A sheriff’s car pulls up to the speedway’s front office, which, inside, is covered with framed photos of grinning racers peering out from their driver-side window or leaning against their car’s front bumper. Two volunteer officers walk through the door and greet Mike like an old friend. They’re passing by as part of their route, but really they’ve stopped to discuss the upcoming season with Mike. Both men are longtime racing fans.


Some people are dirt-only folks, explains Anthony Barberis, the more talkative of the two, although he himself isn’t picky. He just loves racing, period.


“But,” Anthony quickly adds, jabbing his thumb toward the photos on the wall, “there’s nothing like these guys on dirt. Picture 20-some of those guys out on that small track. It’s quick and tight—two-, sometimes three-wide. And for a fan? Well, it’s just not racing until you get a little dirt in your beer.”

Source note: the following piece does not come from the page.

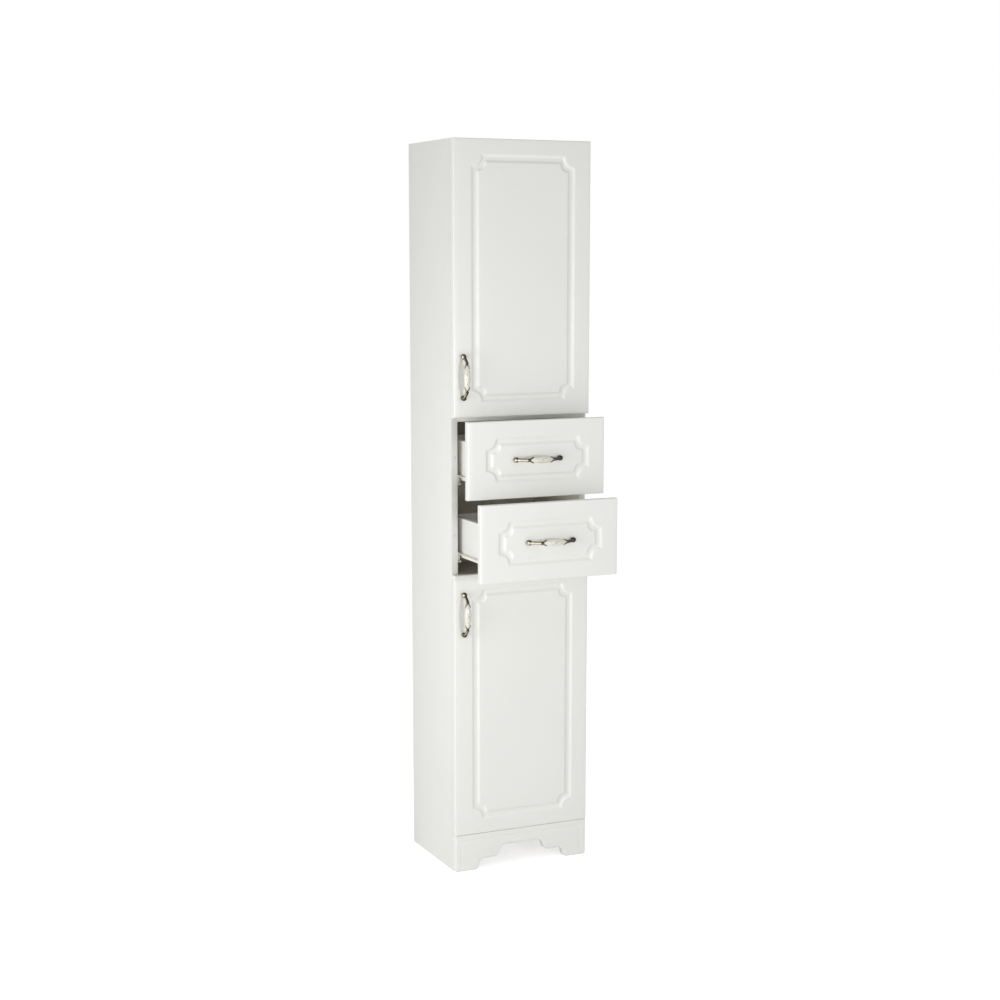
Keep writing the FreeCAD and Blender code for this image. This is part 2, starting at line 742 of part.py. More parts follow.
# ---------------------------------------------------------------- bumpers and wall brackets
bumper_x = half - board / 2
bumper_places = []
for bottom, front_height in ((lower_door_z, lower_door_height), (upper_door_z, upper_door_height)):
    bumper_places += [(-bumper_x, bottom + bumper_from_end), (-bumper_x, bottom + front_height - bumper_from_end)]
for bottom in (lower_front_z, upper_front_z):
    bumper_places += [(x, bottom + drawer_front_height / 2) for x in (-bumper_x, bumper_x)]
for x, z in bumper_places:
    keep("bumper_pads", turned([(0, bumper_radius), (front_stand_off - seat_clearance, bumper_radius * 0.7)],
                               Vector(x, front_plane, z), Vector(0, -1, 0), 8))

under_top = total_height - board
for x in (-bracket_offset, bracket_offset):
    low_x = x - bracket_width / 2
    high_x = x + bracket_width / 2
    leg = box(low_x, high_x, -bracket_leg, 0, under_top - bracket_sheet, under_top)
    plate = box(low_x, high_x, -bracket_sheet, 0, under_top - bracket_leg, under_top)
    hole = rod(bracket_hole_radius, Vector(x, -bracket_sheet - 1, bracket_hole_z), Vector(x, 1, bracket_hole_z))
    keep("wall_brackets", leg.fuse(plate).removeSplitter().cut(hole))

# ---------------------------------------------------------------- one file for each node
for name, shapes in nodes.items():
    whole = shapes[0] if len(shapes) == 1 else Part.makeCompound(shapes)
    whole.exportStep("parts/" + name + ".step")
    print(name, len(shapes), round(sum(s.Volume for s in shapes) / 1000.0, 2), all(s.isValid() for s in shapes))
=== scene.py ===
import math

import bpy
import numpy as np
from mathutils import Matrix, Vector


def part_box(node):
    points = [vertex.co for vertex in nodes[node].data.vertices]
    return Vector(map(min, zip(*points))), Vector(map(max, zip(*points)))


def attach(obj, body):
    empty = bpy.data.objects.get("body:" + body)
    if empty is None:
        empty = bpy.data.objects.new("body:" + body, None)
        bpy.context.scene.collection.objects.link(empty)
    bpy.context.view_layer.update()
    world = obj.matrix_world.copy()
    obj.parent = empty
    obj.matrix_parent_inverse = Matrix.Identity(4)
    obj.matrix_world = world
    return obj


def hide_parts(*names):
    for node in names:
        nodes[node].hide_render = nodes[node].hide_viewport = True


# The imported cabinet: five bodies (carcass, two doors, two drawers), each solid in its place with its record name.
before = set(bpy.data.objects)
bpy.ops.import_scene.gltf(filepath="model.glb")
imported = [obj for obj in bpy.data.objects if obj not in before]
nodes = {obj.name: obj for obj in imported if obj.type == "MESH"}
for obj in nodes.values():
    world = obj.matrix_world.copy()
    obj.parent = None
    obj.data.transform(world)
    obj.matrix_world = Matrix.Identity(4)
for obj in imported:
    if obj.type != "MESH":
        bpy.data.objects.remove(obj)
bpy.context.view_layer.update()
doors = ("upper_door", "lower_door")
drawers = ("upper_drawer", "lower_drawer")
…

He’s referring to the not-uncommon occurrence of a clump of dirt flying into the bleachers and landing in a fan’s drink. Mike, nodding his head, agrees with this assessment.


“I told someone once, ‘Come out here on a Friday night to watch a real race and take your nap on Sunday when NASCAR is on,’” he adds.


The men erupt into laughter, fully recognizing that now they’re one-upping each other in singing dirt racing’s praises. But there’s some truth to Mike’s comment. With a bucking 410-horsepower engine under a late model’s hood, the adrenalin-soaked rush of flooring that machine around a sharp turn, the elusiveness of holding onto the lead when the ground changes so fickly under the tires, dirt racing seems to achieve a kind of rawness not quite replicated in other types of racing. It is, arguably, car racing in its purest, most honest form. And while the Ocala Speedway is proudly small-time, its track proves formidable for every driver who sets out on it. The action that unfolds on its surface is nothing short of a full-scale drama, and above all, it never gets old for anyone involved.

On this point at least, Mike, Buzzie, David, Ivedent and a whole lot of fans would certainly agree.